= Mormon views on suicide =

Topic article

On many occasions spanning over a century, leaders of the Church of Jesus Christ of Latter-day Saints (LDS Church) have taught that suicide is against the will of God, though, Church teachings on suicide have changed through the years. As of 2013 the LDS Church opposes physician-assisted suicide and euthanasia.

==Leader statements==

One of the earliest recorded explicit mentions by a top church leader was by George Q. Cannon in the First Presidency who stated in an 1893 editorial to LDS youth that "Every member of the Church should be made to understand that it is a dreadful sin to take one’s own life. It is self-murder ...." He echoed this stating, "They who do so are guilty of murder, self-murder it is true ... no one can destroy so precious a gift as that of life without incurring a severe penalty." Cannon recorded that the First Presidency decided those who died by suicide would not receive an honorable burial in their LDS temple robes as was customary for endowed members. This policy is no longer in effect, and current LDS policy is that "The family, in consultation with the bishop, determines the place and nature of a funeral service for a person who has died under such circumstances. Church facilities may be used. If the person was endowed, he or she may be buried in temple clothing.”

In 1987 the apostle M. Russell Ballard also stated that "We cannot measure these particular spiritual experiences [of those who have died by suicide], of course. We do not know the extent to which the door is open for these particular people to grow and develop in righteousness until they possibly receive the blessings of exaltation. They committed a very serious sin, and some consequences of it may remain with them throughout eternity. Only our Father in Heaven knows the full answer to the questions our hearts ask regarding those who take their own lives.."

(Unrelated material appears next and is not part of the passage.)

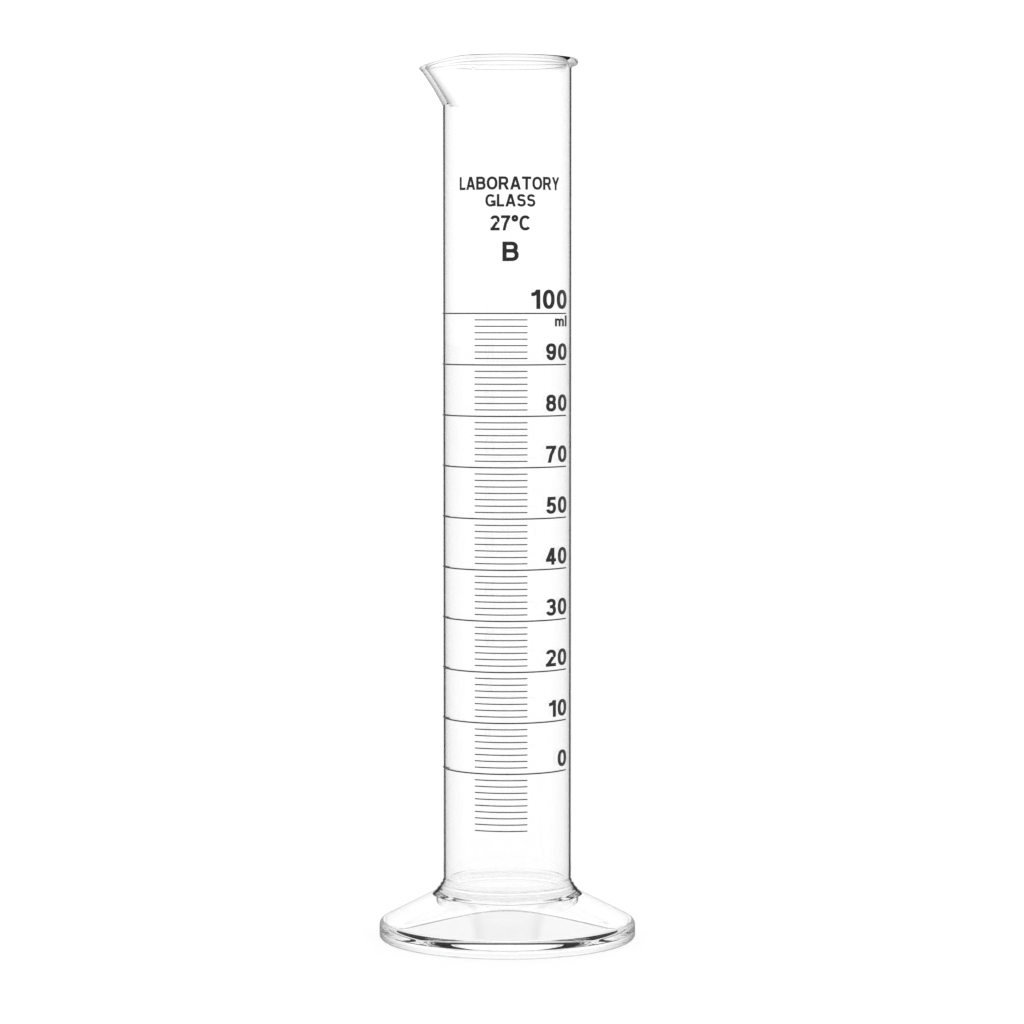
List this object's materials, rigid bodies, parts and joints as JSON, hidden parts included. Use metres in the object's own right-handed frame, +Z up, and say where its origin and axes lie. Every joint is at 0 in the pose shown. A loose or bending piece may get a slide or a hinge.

Church seventy Bruce R. McConkie wrote in his highly influential and doctrinally occasionally-controversial LDS bestseller Mormon Doctrine that "Suicide is murder, pure and simple, and murderers are damned." In the second edition of the book, McConkie updated the entry to say "Obviously persons subject to great stresses may lose control of themselves and become mentally clouded to the point that they are no longer accountable for their acts. Such are not to be condemned for taking their own lives. It should also be remembered that judgment is the Lord's; he knows the thoughts, intents, and abilities of men; and he in his infinite wisdom will make all things right in due course."

In the 2011 LDS Beliefs: A Doctrinal Reference published by the church, the section on suicide called it "self-murder" and stated that, "modern prophets and apostles have likewise spoken clearly about the seriousness of murder, including self-murder and the severity of consequences associated therewith." It also says "Because we do not understand all the circumstances surrounding someone’s suicide, the level of the person’s accountability, and the penalty that the Lord, in his infinite love and wisdom, may see fit to inflict upon the person, we must avoid judgment. Regardless of those circumstances and the Lord’s divinely imposed punishment, followers of Christ are to be loving and compassionate to those who are hurt by a loved one’s act of suicide. They are real victims themselves. Therefore, nothing in our comments or actions should inflict additional pain or add to the heavy emotional burdens they already bear. "

In 2018, the apostle Dale G. Renlund said, "There's an old sectarian notion that suicide is a sin and that someone who commits suicide is banished to hell forever. That is totally false. I believe the vast majority of cases will find that these individuals have lived heroic lives and that that suicide will not be a defining characteristic of their eternities."

==Church suicide prevention efforts==

In June 2016 the church published its official Mental Health website followed shortly in September 2016 by its official Preventing Suicide website. In April 2018, the LDS Church donated $150,000 to the state of Utah to aid in suicide prevention. In July 2018, the LDS Church donated $25,000 to the LGBT advocacy group Affirmation: LGBT Mormons, Families & Friends to aid in worldwide suicide prevention training.

==Leader statements on LGBT Mormon suicides==

The LDS Church released a statement through spokesman Dale Jones on 28 January 2016 mourning the reported suicides of 32 LGBT Mormons. Leaders and members are instructed to "reach out in an active, compassionate way to all, especially to adolescents who feel estranged or alone," according to the press release." On 9 February 2016 when apostle Dallin H. Oaks was asked about church leaders and members' responsibility for the treatment of LGBT individuals that may have precipitated in suicides he stated "that's a question that will be answered on judgment day" and that "nobody is sadder about a case like that than I am."